I just find myself faced with a dilemma. I have a very small family. I’m an only child, my parents just as well be as they don’t have anything to do with their siblings, so it really is just my Grandma in addition to my parents on my side, but it doesn’t matter how hard I try, my children are never going to know my Grandma in the way I do, or should that be ‘did?’

Their experience this morning went something like this: Before we got there, my daughter was really excited about drawing Great Grandma a picture. She spent about 15 minutes on it, before carefully writing her name on the back. It was a picture of me with blue hair and pink eyes, but hey, it was my daughter’s so clearly I had a proud Mummy moment telling her how fantastic it was!

When we arrived, she couldn’t wait to see Great Grandma’s reaction to her brand new Hello Kitty hairband. Clearly this was met with disappointment as my Grandma hasn’t been into the outside world since 2008! Then, as we were walking down the corridor to get to her room, a lady came walking along, embraced my daughter and son and said how beautiful she was, and how much seeing them had brightened up her morning. She also thanked my daughter for drawing her such a beautiful picture. The trouble was, this was a lady with dementia, who used to work in a nursery years ago. She got escorted off by the staff, but kept on managing to escape them to come back to us. I had managed to subtly wrestle the picture back so it could be given to the correct resident!

Eventually, we tracked down my Grandma, my daughter gave her the picture, my Grandma smiled in gratitude, but as she did so, her dentures fell out! While I was trying to explain why this had been able to happen and discuss whether the tooth fairy was going to run out of coins as a result of the mishap, I hadn’t noticed my son investigating the effectiveness of another lady’s zimmer frame as he was hurtling towards yet another lady’s bedroom, so it’s fair to say that we were most definitely breaching the peace! I’d taken a few toys to keep the children occupied, but it’s tough that my Grandma, despite being completely mentally alert, has poor hearing and speech, so we can’t really communicate that well. For the children this is even worse as they are too young to understand this.

This morning, I could have taken the children to a soft play centre with my friend, we could have stayed at home and done baking or painting or play doh, we could have gone to the park, and given the choice, I’m confident they would have chosen any of the above over going to see Great Grandma. I’ve considered going without the children, but I know this would disappoint no end. So why did I and will I feel I should continue to go? Is it because I know that it will have made my Grandma’s day, even if she won’t remember it tomorrow? Is it because I feel it’s important to try and enable my children to have distant memories of their Great Grandma? Is it because I want to go? Or is it a purely selfish issue of conscience for me?
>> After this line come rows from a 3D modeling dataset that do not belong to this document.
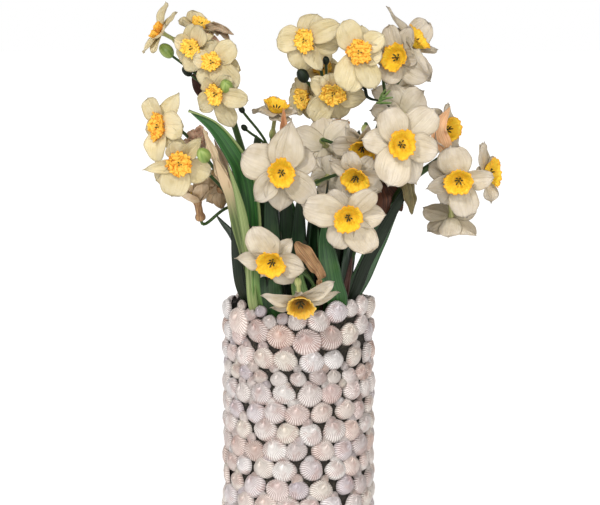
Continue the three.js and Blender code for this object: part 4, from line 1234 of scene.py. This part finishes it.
def addPleatedCup(bm, turn, centre, radius, height, rng):
    c = cup
    phases = [rng.uniform(0, 6) for _ in range(4)]
    seed = Vector((rng.uniform(0, 50), 0, 0))

    def place(u, v):
        a = 2 * math.pi * u
        if v < c["floorAt"]:
            t = v / c["floorAt"]
            r = c["floor"] * radius * t
            return centre + turn @ Vector((r * math.cos(a), r * math.sin(a), 1.0 + 0.3 * t * t))
        t = (v - c["floorAt"]) / (1 - c["floorAt"])
        wall = mix(c["floor"], c["wall"], t ** 0.7) + c["flare"] * t ** 5
        lobe = c["lobe"] * t * t * math.cos(5 * a + phases[0]) + c["oval"] * t * math.cos(2 * a + phases[3])
        pleat = c["pleat"] * math.sin(math.pi * min(1, t * 1.2) / 2) * math.cos(c["pleats"] * a + phases[1])
        frill = c["frill"] * t ** 4 * (math.cos(13 * a + phases[2]) + math.cos(22 * a + phases[3]))
        r = radius * (wall + lobe + pleat + frill)
        z = c["seat"] + (height - c["seat"]) * t
        z = z - 0.5 * t ** 6 + 0.3 * t ** 4 * math.cos(13 * a + phases[2] + 1.2)
        point = Vector((r * math.cos(a), r * math.sin(a), z))
        crumple = c["crumple"] * t * t * noise.noise_vector(point / c["crumpleWidth"] + seed)
        return centre + turn @ (point + crumple)

    # The tone runs from the floor to the rim, so the cup tissue paints the floor in shade.
    addSurface(bm, c["across"], c["along"], place, lambda u, v: v)


# The smooth kind shows six splayed anthers round a long style, and the frilled kind three short
# ones. Out and level say where an anther's middle is, in millimetres for a full grown flower.
anthers = {
    "smooth": {"count": 6, "stray": 12, "splay": 0.6, "out": (1.6, 2.6), "level": (3.6, 5),
               "length": (2.8, 4.2), "radius": 0.6, "style": 7, "styleLevel": 4.4},
    "frilled": {"count": 3, "stray": 30, "splay": 0.2, "out": 1.2, "level": 3.4, "length": 2.4,
                "radius": 0.5},
}
# The ovary and the tube above it; the neck of a withering flower is thick and dry.
tubeShape = {"neck": 1.5, "witheringNeck": 2.8, "swell": 1.15, "ridge": 0.12, "sides": 16, "rows": 26}
fullGrown = {"reach": 20, "lean": 6}                  # a smaller or more closed flower has a smaller cup


def addAnther(bm, turn, centre, at, way, length, radius):
    grain = bmesh.ops.create_icosphere(bm, subdivisions=2, radius=1)["verts"]
    bmesh.ops.scale(bm, vec=(radius, radius, length / 2), verts=grain)
    bmesh.ops.rotate(bm, matrix=Vector((0, 0, 1)).rotation_difference(way).to_matrix(), verts=grain)
    bmesh.ops.translate(bm, vec=at, verts=grain)
    bmesh.ops.transform(bm, matrix=Matrix.Translation(centre) @ turn.to_4x4(), verts=grain)


def makeFlower(name, row, seed):
    centre, (azimuth, elevation, roll), reach, lean = row
    centre = Vector(centre)
    turn = facingTurn(azimuth, elevation, 0)
    sort = name.split("_")[0]
    kind = flowerKinds[sort]
    size = min(1, reach / fullGrown["reach"], fullGrown["lean"] / max(1, lean))
    rng = random.Random(seed)
    # Three flowers have no solid in the CAD model, and replace nothing.
    node = ["flower_" + name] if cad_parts.get("flower_" + name) else []
    petals = petalRows.get(name)
    if not petals:
        petals = [(roll + 60 * i + rng.gauss(0, 5), reach * rng.uniform(0.86, 1.06),
                   kind["width"] * reach * rng.uniform(0.8, 1.05), kind["point"] * rng.uniform(0.7, 1.4),
                   lean + rng.gauss(0, 1.4), rng.uniform(0.4, 1.6)) for i in range(6)]

    bm = bmesh.new()
    for i, petal in enumerate(petals):
        addPetal(bm, turn, centre, petal, i % 2 == 0, kind, rng)
    skin = "blushPetals" if name in withering else sort + "Petals"
    finishPiece("tepals_" + name, bm, skin, node, wall=petalShape["wall"], closed=False)

    bm = bmesh.new()
    radius = kind["cupRadius"] * size
    if sort == "smooth":
        addPleatedCup(bm, turn, centre, radius, kind["cupHeight"] * size, rng)
    else:
        addCrown(bm, turn, centre, radius, kind["cupHeight"], crownShares.get(name, (1, 1)), rng)
    skin = "wiltedCup" if name in wiltedCups else "orangeCup" if name in orangeCrowns else sort + "Cup"
    finishPiece("corona_" + name, bm, skin, node, wall=kind["cupWall"], closed=False)
    makeStamens(name, sort, turn, centre, size, rng, node)
    makeTube(name, kind, turn, centre, node)


def makeStamens(name, sort, turn, centre, size, rng, node):
    bm = bmesh.new()
    k = anthers[sort]
    for i in range(k["count"]):
        a = math.radians(360 / k["count"] * i + rng.uniform(-k["stray"], k["stray"]))
        splay = Vector((k["splay"] * math.cos(a), k["splay"] * math.sin(a), 1)).normalized()
        if sort == "smooth":
            out = rng.uniform(*k["out"])
            at = Vector((out * math.cos(a), out * math.sin(a), rng.uniform(*k["level"]))) * size
            length = rng.uniform(*k["length"]) * size
            addAnther(bm, turn, centre, at, splay, length, k["radius"] * size)
        else:
            at = Vector((k["out"] * math.cos(a), k["out"] * math.sin(a), k["level"] * size))
            addAnther(bm, turn, centre, at, splay, k["length"], k["radius"])
    if sort == "smooth":
        addAnther(bm, turn, centre, Vector((0, 0, k["styleLevel"])) * size, Vector((0, 0, 1)),
                  k["style"] * size, k["radius"] * size)
    finishPiece("stamens_" + name, bm, "stamens", node)


# The green ovary, and the tube that runs from it to the petals and widens under them.
def makeTube(name, kind, turn, centre, node):
    bm = bmesh.new()
    neck = tubeShape["witheringNeck" if name in withering else "neck"]
    length = kind["tube"] + kind["ovary"]

    def place(u, v):
        depth = length * (1 - v)
        a = 2 * math.pi * u
        if depth > kind["tube"]:
            t = (depth - kind["tube"]) / kind["ovary"]
            radius = neck + tubeShape["swell"] * math.sin(math.pi * min(1, max(0, t)) ** 0.9)
            radius += tubeShape["ridge"] * math.cos(3 * a)
            radius *= 1 - 0.55 * smoothStep(0.85, 1, t)
        else:
            radius = neck + smoothStep(0.55, 1, 1 - depth / kind["tube"])
        return centre + turn @ Vector((radius * math.cos(a), radius * math.sin(a), -depth))

    addSurface(bm, tubeShape["sides"], tubeShape["rows"], place)
    finishPiece("tube_" + name, bm, "curledSheath" if name in withering else "tube", node)


# The dried flower is two crumpled frills, one inside the other, on a narrow throat. Each frill has
# its reach, its number of folds and their depth, as shares of the flower's reach.
driedFlower = {"foot": (-68, 0, 322), "facing": (-40, 30, 0), "reach": 9, "length": 15, "throat": 1.2,
               "frills": [(1.0, 7, 0.16), (0.6, 5, 0.14)], "flare": 1.6, "crumple": 1.6, "crumpleWidth": 2.6,
               "across": 60, "along": 14, "wall": 0.4}


def addFrill(bm, rim, folds, depth, rng):
    d = driedFlower
    centre = Vector(d["foot"])
    turn = facingTurn(*d["facing"])
    length = d["length"] * (0.7 + 0.3 * rim)
    deep = depth * d["reach"]
    phases = [rng.uniform(0, 6) for _ in range(4)]
    seed = Vector((rng.uniform(0, 50), 0, 0))

    def place(u, v):
        a = 2 * math.pi * u
        lobes = 0.5 * math.cos(6 * a + phases[0]) + 0.35 * math.cos(2 * a + phases[3])
        ripple = math.cos(folds * a + phases[1]) + 0.5 * math.cos((folds + 4) * a + phases[2])
        radius = mix(d["throat"], rim * d["reach"], v ** d["flare"])
        radius += deep * v ** 1.3 * (lobes + 0.6 * ripple)
        height = length * v + deep * v ** 3 * math.sin(folds * a + phases[2])
        point = Vector((radius * math.cos(a), radius * math.sin(a), height))
        point += d["crumple"] * v * noise.noise_vector(point / d["crumpleWidth"] + seed)
        return centre + turn @ point

    addSurface(bm, d["across"], d["along"], place)


def makeDriedFlower():
    rng = random.Random(77)
    bm = bmesh.new()
    for rim, folds, depth in driedFlower["frills"]:
        addFrill(bm, rim, folds, depth, rng)
    finishPiece("dried_flower", bm, "driedFlower", ["flower_dried"], wall=driedFlower["wall"],
                closed=False)


# Stalks and buds

# A side stalk leaves the umbel half upright and arrives along the flower's own way.
def pedicelLine(umbel, end, arriving):
    reach = (end - umbel).length * 0.4
    rise = ((end - umbel).normalized() * 0.5 + Vector((0, 0, 0.5))).normalized()
    leave = umbel + rise * reach
    arrive = end - arriving * min(reach, stalk["arrival"])
    return interpolate_bezier(umbel, leave, arrive, end, stalk["pedicelPoints"])


def makeScapes():
    for name, scape in scapes.items():
        bm = bmesh.new()
        line = smoothLine(risingLine(scape["line"]), lineSteps)
        umbel = line[-1]
        addTube(bm, line, lambda v: mix(stalk["foot"], stalk["head"], v), stalk["sides"])
        knob = bmesh.ops.create_uvsphere(bm, u_segments=stalk["sides"], v_segments=8,
                                         radius=stalk["umbel"])["verts"]
        bmesh.ops.translate(bm, vec=umbel, verts=knob)
        for flower in scape["carries"]:
            if flower == "dried":
                facing = facingVector(*driedFlower["facing"][:2])
                end = Vector(driedFlower["foot"])
            else:
                kind = flowerKinds[flower.split("_")[0]]
                facing = facingVector(*flowers[flower][1][:2])
                end = Vector(flowers[flower][0]) - facing * (kind["tube"] + kind["ovary"])
            addTube(bm, pedicelLine(umbel, end, facing), lambda v: stalk["pedicel"], stalk["pedicelSides"])
        for place, _ in scape.get("buds", []) + scape.get("pods", []):
            end = Vector(place)
            line = pedicelLine(umbel, end, (end - umbel).normalized())
            addTube(bm, line, lambda v: stalk["budPedicel"], stalk["pedicelSides"])
        finishPiece(name + "_stalk", bm, "stalk", [name])
        makeBuds(name, scape, umbel)


# A bud, or a pod where a flower has gone: its length for its width, and its three low ridges
budShape = {"length": 1.35, "ridge": 0.05, "sides": 20, "rows": 12}


def makeBuds(name, scape, umbel):
    for sort in ("buds", "pods"):
        if sort not in scape:
            continue
        bm = bmesh.new()
        for end, radius in scape[sort]:
            end = Vector(end)
            way = (end - umbel).normalized()
            turn = Vector((0, 0, 1)).rotation_difference(way).to_matrix()

            def place(u, v):
                a = 2 * math.pi * u
                polar = math.pi * v
                r = radius * math.sin(polar) * (1 + budShape["ridge"] * math.cos(3 * a))
                return end + turn @ Vector((r * math.cos(a), r * math.sin(a),
                                            -radius * budShape["length"] * math.cos(polar)))

            addSurface(bm, budShape["sides"], budShape["rows"], place)
        finishPiece(f"{name}_{sort}", bm, "bud" if sort == "buds" else "shadeLeaf", [name])


for index, (flowerName, flowerRow) in enumerate(flowers.items()):
    makeFlower(flowerName, flowerRow, 100 + index)
makeDriedFlower()
makeScapes()
print("flowers and stalks")
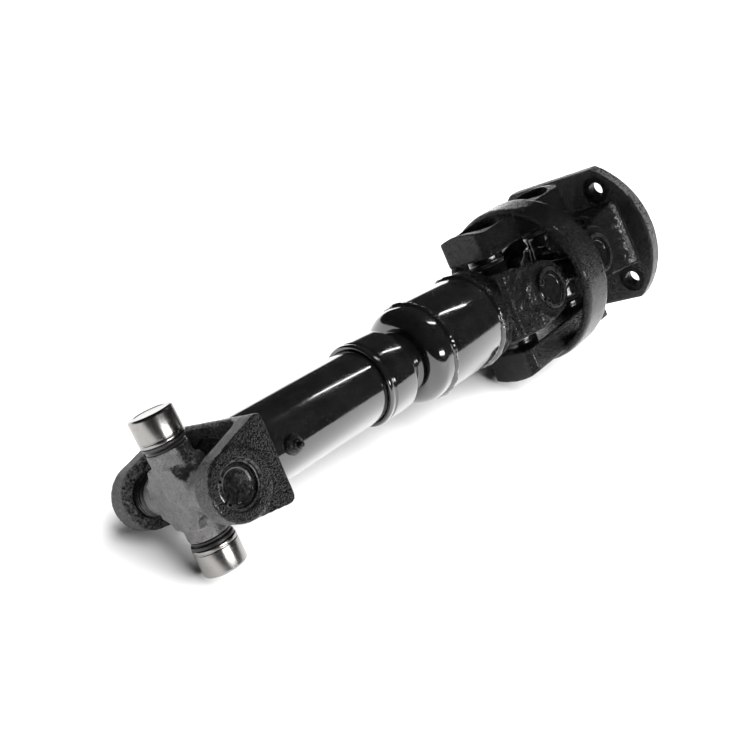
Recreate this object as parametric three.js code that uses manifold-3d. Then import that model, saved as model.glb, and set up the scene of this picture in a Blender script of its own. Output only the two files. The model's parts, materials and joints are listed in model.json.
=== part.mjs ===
// Double-jointed drive shaft with a sliding spline: a bare cross at the near end, a slip yoke, a short
// drive tube and a constant-velocity pair of joints that ends in a four-hole flange.
// Millimetres, +Z up. The shaft lies on its side: its axis runs along +X towards the flange, rolled and
// inclined until the near bearing cup, the near ear and the far joint all touch z = 0.
import * as THREE from 'three';
import { mergeVertices } from 'three/addons/utils/BufferGeometryUtils.js';
import Module from 'manifold-3d';

const wasm = await Module();
wasm.setup();

// ---- driving dimensions -------------------------------------------------------------------------
const GAP = 0.3;                     // assembly gap between pieces that touch
const ROUND = 28;                    // facets round the shaft
const FINE = 14;                     // facets round the bearings

// how the shaft lies
const LIE_ROLL = -33;                // degrees about the shaft axis
const LIE_INCLINE = -2;              // degrees, flange end raised
const CROSS_TILT = -2.8;             // degrees, near cross about its held arms
const JOINT_BEND = -2.7;             // degrees of bend in each half of the double joint

// stations along the shaft, from the centre of the near cross
const JOINT_A = 311.2;               // first cross of the double joint
const JOINT_SPAN = 70;               // distance between the crosses of the double joint
const FLANGE_FACE = 429.7;           // face that bolts to the vehicle

// bearings, 27 mm cups on a 92 mm cross
const CUP_R = 13.5;
const CUP_LENGTH = 16;
const CUP_FLOOR = 2.2;
const CUP_INNER_R = 12.1;
const CUP_SEATED = 46;               // cross centre to the end of a cup held in an ear
const CUP_FREE = 49.2;               // cross centre to the end of a loose cup
const FREE_STANDOFF = 1.3;           // how much longer the loose cups are than the seated ones
const NEEDLE_OUTER_R = 11.75;
const NEEDLE_INNER_R = 9.8;
const TRUNNION_R = 9.5;
const TRUNNION_END = 43.4;
const SHOULDER_R = 12.5;
const SHOULDER_END = 27.2;
const SEAL_R = 13;
const SEAL_INNER_R = 10.7;
const HUB_HALF = 12;                 // half thickness of a cross

// ears of every yoke
const EAR_IN = 36.3;
const EAR_OUT = 48;
const SHANK_OUT = 44.5;              // the shanks behind the ears of the double joint are thinner
const SKIRT = 3.5;                   // how far a boss spreads where it meets its shank
const BOSS_OUT = 49.5;
const EAR_R = 20.5;
const BORE_R = 13.85;
const CLIP_R = 14.9;
const CLIP_INNER_R = 12.4;
const CLIP_THICK = 1.4;
const CLIP_GROOVE_R = 15.3;
const CLIP_EYE_R = 9.8;              // how far in the eyes of a clip reach

// slip yoke, spline and dust cap
const FORK_FLOOR = 25;
const FORK_BACK = 31;
const FORK_TOP = 29.3;
const FORK_BOTTOM = -24.6;
const FORK_CORNER = 4;               // chamfer at the corners of the fork's sides
const BARREL_R = 25.4;
const BARREL_END = 163;
const PLUG_R = 21;
const CAP_START = 145;
const CAP_END = 174;
const CAP_R = 28.6;
const SPLINE_TEETH = 12;
const SPLINE_TIP_R = 18;
const SPLINE_ROOT_R = 16;
const SPLINE_START = 62;
const SPLINE_PLAY = 0.35;            // running clearance of the spline
const JOURNAL_R = 18.8;
const JOURNAL_START = 141;

// drive tube and weld yoke
const TUBE_R = 34;
const TUBE_WALL = 3;
const DOME_START = 187.5;
const RIM_START = 199;
const TUBE_START = 208.5;
const TUBE_END = 261;
const WELD_WIDTH = 3;
const SEAT_END = 279;
const SHANK_HALF_WIDTH = 25;

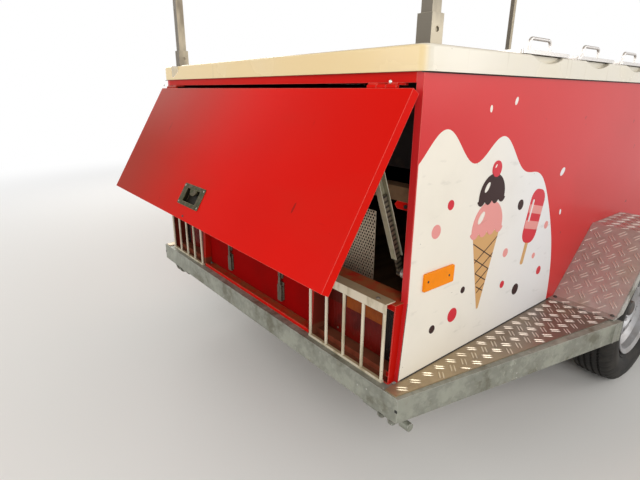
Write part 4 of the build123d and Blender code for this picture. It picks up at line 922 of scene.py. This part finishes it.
def build_tyre(label):
    """One tyre, a closed profile carried round its axle.

    Point (row, column) is at radius(row, angle) round the axle and at across(row) plus, on a
    groove's rows, a triangle wave of the angle; shoulder rows dip at each short cut.
    """
    box_low = low(f"tyre_{label}")
    box_high = high(f"tyre_{label}")
    middle = (box_low + box_high) / 2
    outer = (box_high[2] - box_low[2]) / 2 - 0.0004
    half = (box_high[1] - box_low[1]) / 2 - 0.001
    bead = high(f"rim_{label}")[2] - middle[2]
    depth = sizes().groove_depth
    # each row: across as a share of the half width, radius, share of the zigzag, share of a cut
    rows = [(-0.62, bead - 0.014, 0, 0), (-0.68, bead - 0.002, 0, 0), (-0.72, bead + 0.006, 0, 0),
            (-0.83, bead + 0.014, 0, 0), (-0.80, bead + 0.017, 0, 0), (-0.94, bead + 0.032, 0, 0),
            (-1.0, bead + 0.056, 0, 0), (-0.985, bead + 0.074, 0, 0), (-0.965, bead + 0.076, 0, 0),
            (-0.955, bead + 0.088, 0, 0), (-0.90, outer - 0.022, 0, 0.5), (-0.84, outer - 0.013, 0, 1),
            (-0.76, outer - 0.0065, 0, 1), (-0.66, outer - 0.003, 0.3, 0.6)]
    wall = rows[:]
    for centre in (-0.44, -0.15, 0.15, 0.44):
        crown = outer - 0.0022 * (centre / 0.44) ** 2
        rows += [(centre - 0.055, crown, 1, 0), (centre - 0.035, crown - depth, 1, 0),
                 (centre + 0.035, crown - depth, 1, 0), (centre + 0.055, crown, 1, 0)]
        if centre != 0.44:
            rows.append((centre + 0.145, outer - 0.0012 * (centre / 0.44) ** 2, 0, 0))
    rows += [(-across, radius, wave, cut) for across, radius, wave, cut in reversed(wall)]
    rows = np.array(rows)
    waves = sizes().groove_waves
    column = np.arange(4 * waves)
    angle = column * 2 * np.pi / len(column)
    zigzag = np.tile((0, 1, 0, -1), waves) * 0.0022
    cuts = np.where(column % 8 < 2, 0.0035, 0.0)
    across = rows[:, :1] * half + rows[:, 2:3] * zigzag
    radius = rows[:, 1:2] - rows[:, 3:4] * cuts
    points = np.stack((middle[0] + radius * np.cos(angle), middle[1] + across,
                       middle[2] + radius * np.sin(angle)), -1)
    shape = Shape()
    shape.add(points, grid_faces(len(rows), len(column), wrap_rows=True, wrap_columns=True))
    build(shape, f"tyre_tread_{label}", "tyre_rubber", body=f"wheel_{label}", smooth=38,
          replaces=(f"tyre_{label}",))


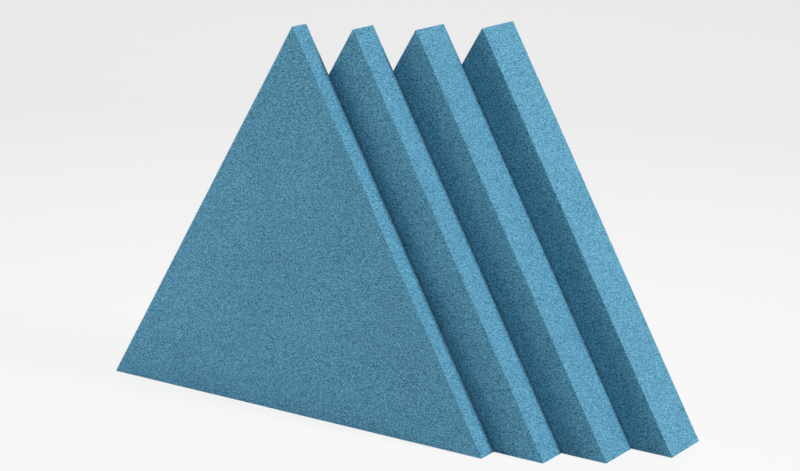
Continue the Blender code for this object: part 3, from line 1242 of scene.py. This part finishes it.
# %% [markdown]
# The screw. Its thread is one long thin ridge wound round the shank, and on so small a piece it is
# drawn as separate rings of the right pitch, which look the same. The shank is pushed out of the
# head's cone ring by ring, and each ring is made wider or narrower as it goes. The cross recess
# is cut with a small cross-shaped bit, as a real one is pressed with a punch of that form.

# %% Screw
SCREW_SIDES = 32
SCREW_SUNK = 0.0003
HEAD_RADIUS = 0.004
SHANK_RADIUS = 0.00175
THREAD_RADIUS = 0.002
SCREW_LENGTH = 0.014
HEAD_EDGE = 0.0002
POINT_RADIUS = 0.00012
PITCH = 0.0012
TURNS = 8
VALLEY_RADIUS = SHANK_RADIUS * 0.86
BIT_WIDTH = 0.0009
BIT_LENGTH = 0.0026
BIT_ARM = 0.0014
BIT_TAPER = 0.45
BIT_TURN = 20
BIT_SUNK = 0.0003


def narrow_to(radius, now, level):
    """Resizes the ring that was just pushed out, about the screw's axis."""
    bpy.ops.transform.resize(value=(radius / now, 1, radius / now), center_override=(0, level, 0))


def shape_screw():
    """A countersunk screw on the Y axis, whose head is just below y = 0."""
    top = -SCREW_SUNK
    screw = start_turned("screw", SCREW_SIDES, HEAD_RADIUS, HEAD_EDGE, top - HEAD_EDGE / 2)
    pick(screw, "FACE", lambda face: face.normal.y < -0.9 and len(face.verts) > 8)
    level = top - HEAD_EDGE
    radius = HEAD_RADIUS
    steps = [(HEAD_RADIUS - SHANK_RADIUS - HEAD_EDGE, SHANK_RADIUS)]
    valley = (PITCH * 0.35, VALLEY_RADIUS)
    steps += [valley, (PITCH * 0.22, THREAD_RADIUS), (PITCH * 0.08, THREAD_RADIUS), valley] * TURNS
    steps += [(PITCH * 0.5, THREAD_RADIUS * 0.72), (PITCH * 0.4, THREAD_RADIUS * 0.42)]
    used = sum(drop for drop, _ in steps)
    steps.append((SCREW_LENGTH - SCREW_SUNK - HEAD_EDGE - used, POINT_RADIUS))
    for drop, wanted in steps:
        push(y=-drop)
        level -= drop
        narrow_to(wanted, radius, level)
        radius = wanted
    face_outwards()
    stop()
    punch = start("punch", bpy.ops.mesh.primitive_cube_add, size=1.0)
    pick_all()
    bpy.ops.transform.resize(value=(BIT_WIDTH, BIT_LENGTH, BIT_WIDTH), center_override=(0, 0, 0))
    for way_x, way_z in ((1, 0), (-1, 0), (0, 1), (0, -1)):
        pick(
            punch,
            "FACE",
            lambda face: face.normal.x * way_x + face.normal.z * way_z > 0.9
            and abs(from_axis(face.calc_center_median()) - BIT_WIDTH / 2) < 1e-5,
        )
        push(x=way_x * BIT_ARM, z=way_z * BIT_ARM)
    pick(punch, "VERT", lambda vertex: vertex.co.y < 0)
    bpy.ops.transform.resize(value=(BIT_TAPER, 1, BIT_TAPER), center_override=(0, 0, 0))
    pick_all()
    turn = math.radians(BIT_TURN)
    bpy.ops.transform.rotate(value=turn, orient_axis="Y", center_override=(0, 0, 0))
    bpy.ops.transform.translate(value=(0, top - BIT_SUNK, 0))
    face_outwards()
    stop()
    add_modifier(screw, "BOOLEAN", object=punch, operation="DIFFERENCE", solver="EXACT")
    bpy.data.objects.remove(punch)
    shade(screw, 35, screw_plating)
    print("the screw has", faces_of(screw), "faces")
    return screw


# %% [markdown]
# Every corner block gets one magnet with its screw. Each pair is turned about its axis by chance,
# as nobody lines up the crosses of twelve screws.

# %% Magnets and screws in place
magnet, screw = shape_magnet(), shape_screw()
draw = random.Random(12)
for panel in PANELS:
    face_level = DEPTHS[panel] - FRAME_BACK
    for corner in CORNERS:
        spot = PLACES[panel] + corner_point(corner, MAGNET_FROM_TIP, face_level)
        turned = Matrix.Rotation(draw.uniform(0, math.tau), 4, "Y")
        for pattern, kind, made_as in (
            (magnet, "magnet", "pot_magnet"),
            (screw, "screw", "zinc_screw"),
        ):
            name = f"{panel}_{made_as}_{corner}"
            made = copy_piece(pattern, name, Matrix.Translation(spot) @ turned)
            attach(made, panel)
            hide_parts(f"{panel}_{kind}_{corner}")
for pattern in (magnet, screw):
    bpy.data.objects.remove(pattern)

# %% [markdown]
# Last, the tones are shown as they are, without a film's curve, because the lamps were fitted to
# the photograph that way.

# %% Finish
bpy.context.scene.view_settings.view_transform = "Standard"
Is it right that I take the children despite the fact that they get bored, don’t want to be there and/or cause complete mayhem?

I’m not sure what the answer is, I’m definitely not the only person in the world who has an elderly relative. I asked my daughter as we left, what her favourite part of going the Great Grandma’s house was, her reply was “I liked the chocolate biscuit, and when her teeth fell out!” So hopefully she’ll at least remember something for a while, even if it is the sudden, public loss of her artificial molars!

Either way, and whether I’m doing the right thing or not, she is their Great Grandma, and my Grandma and she’ll always be great to me!


1 Comment (+add yours?)

  1. Grumpyish Mum
    Mar 17, 2011 @ 17:59:47

    I really feel for you on this one, but weighing up the pros and cons I definitely think you’re doing the right thing in taking them with you. The think is, you might find it difficult and she might not remember tomorrow, bit the time you spent there will probably have given her a huge lift today and I can’t see any drawback to that.

    The other thing is that she won’t always be here, and when she’s gone you will know in your heart that you did what you could in visiting rather than staying away and being left with any regrets.